Si te embarcas en dicha empresa, te prometo que iré contigo y te ayudaré.

I wonder why they don't use the subjunctive here for embarcar?


Se puede usar le subjuntivo, pero en ese caso, tienes que cambiar la frase (y la significación) un poco:
- Si te embarcaras en dicha empresa, te prometo que iría contigo y te ayudaría.
- If you were to embark on such an Enterprise...

Me acuerdo de esta construcción gramática (que es bastante común por cierto) de una canción de Shakira ():
Si algún día decidieras alejarte nuevamente de aquí, cerraría cada puerta para que nunca pudieras salir.

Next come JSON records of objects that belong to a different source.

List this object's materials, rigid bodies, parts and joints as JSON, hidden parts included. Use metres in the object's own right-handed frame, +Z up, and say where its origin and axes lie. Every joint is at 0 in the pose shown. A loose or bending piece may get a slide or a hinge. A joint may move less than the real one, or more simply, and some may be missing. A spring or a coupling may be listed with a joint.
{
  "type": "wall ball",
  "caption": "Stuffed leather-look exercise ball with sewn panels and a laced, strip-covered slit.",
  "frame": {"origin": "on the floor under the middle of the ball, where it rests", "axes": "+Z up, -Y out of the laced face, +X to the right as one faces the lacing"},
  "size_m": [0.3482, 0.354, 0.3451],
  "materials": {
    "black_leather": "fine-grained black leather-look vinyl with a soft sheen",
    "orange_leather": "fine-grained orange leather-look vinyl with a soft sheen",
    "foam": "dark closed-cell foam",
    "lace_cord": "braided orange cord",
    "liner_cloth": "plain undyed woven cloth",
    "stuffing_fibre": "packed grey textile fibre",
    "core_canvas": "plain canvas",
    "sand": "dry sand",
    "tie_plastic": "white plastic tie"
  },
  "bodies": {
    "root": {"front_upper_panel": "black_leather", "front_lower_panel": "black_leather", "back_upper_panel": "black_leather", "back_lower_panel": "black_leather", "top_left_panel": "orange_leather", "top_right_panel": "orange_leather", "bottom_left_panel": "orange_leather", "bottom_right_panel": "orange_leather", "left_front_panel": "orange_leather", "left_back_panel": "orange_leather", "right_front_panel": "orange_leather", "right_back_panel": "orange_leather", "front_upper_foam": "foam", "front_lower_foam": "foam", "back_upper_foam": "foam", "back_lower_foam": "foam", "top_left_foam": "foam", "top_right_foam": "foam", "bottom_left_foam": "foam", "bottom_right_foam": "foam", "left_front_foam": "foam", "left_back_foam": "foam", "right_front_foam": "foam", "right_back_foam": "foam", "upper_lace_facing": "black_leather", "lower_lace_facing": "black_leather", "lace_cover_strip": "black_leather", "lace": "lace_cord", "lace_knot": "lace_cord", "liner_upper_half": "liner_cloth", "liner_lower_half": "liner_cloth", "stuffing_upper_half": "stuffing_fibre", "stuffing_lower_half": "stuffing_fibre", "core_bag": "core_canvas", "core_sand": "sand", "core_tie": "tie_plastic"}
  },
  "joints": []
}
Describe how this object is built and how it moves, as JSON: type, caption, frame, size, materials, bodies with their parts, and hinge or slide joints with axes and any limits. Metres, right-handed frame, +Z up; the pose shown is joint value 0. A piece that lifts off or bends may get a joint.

No bebas nada de alcohol.  
¡No pagues por ese emparedado!

These are sentences from a "subjunctive" module on Duolingo.  
Same question, really, except I would guess these as negative imperatives, but they are included in the subjunctive module.  


Yademas, I would guess that they are included together because the subjunctive and the negative imperative are the same form while the affirmative imperative requires a different position for the object pronouns and as you also know, the tu form and the vosotros form are conjugated differently than the subjunctive.


Check out this thread I started about the "if clauses."


Bien, ¿no eres tú la fuente del conocimiento?
Well, aren’t you the fountain of knowledge?

Is there a fast rule of when to use de vs. del?   I know that del is a contraction of de and el, but I sure see it used a lot in places that I wouldn't expect an article.


The only rule I know is that you always use the contraction when el follows de. That being said, the rule depends more on using el  at the correct time.

There is however, one exception. (maybe more, but I don't remember).  That would be if the el is part of a proper name.  The one that comes to El Salvador.

El es de El Salvador.  This never can be done with the contraction form.

As far as being the fountain of knowledge, my wife would probably disagree.  lol


"Yo creo que ella le está enviando un mensaje de texto a otra persona."

Is the "le" required in this sentence?


Creo que no, pero es una forma muy común.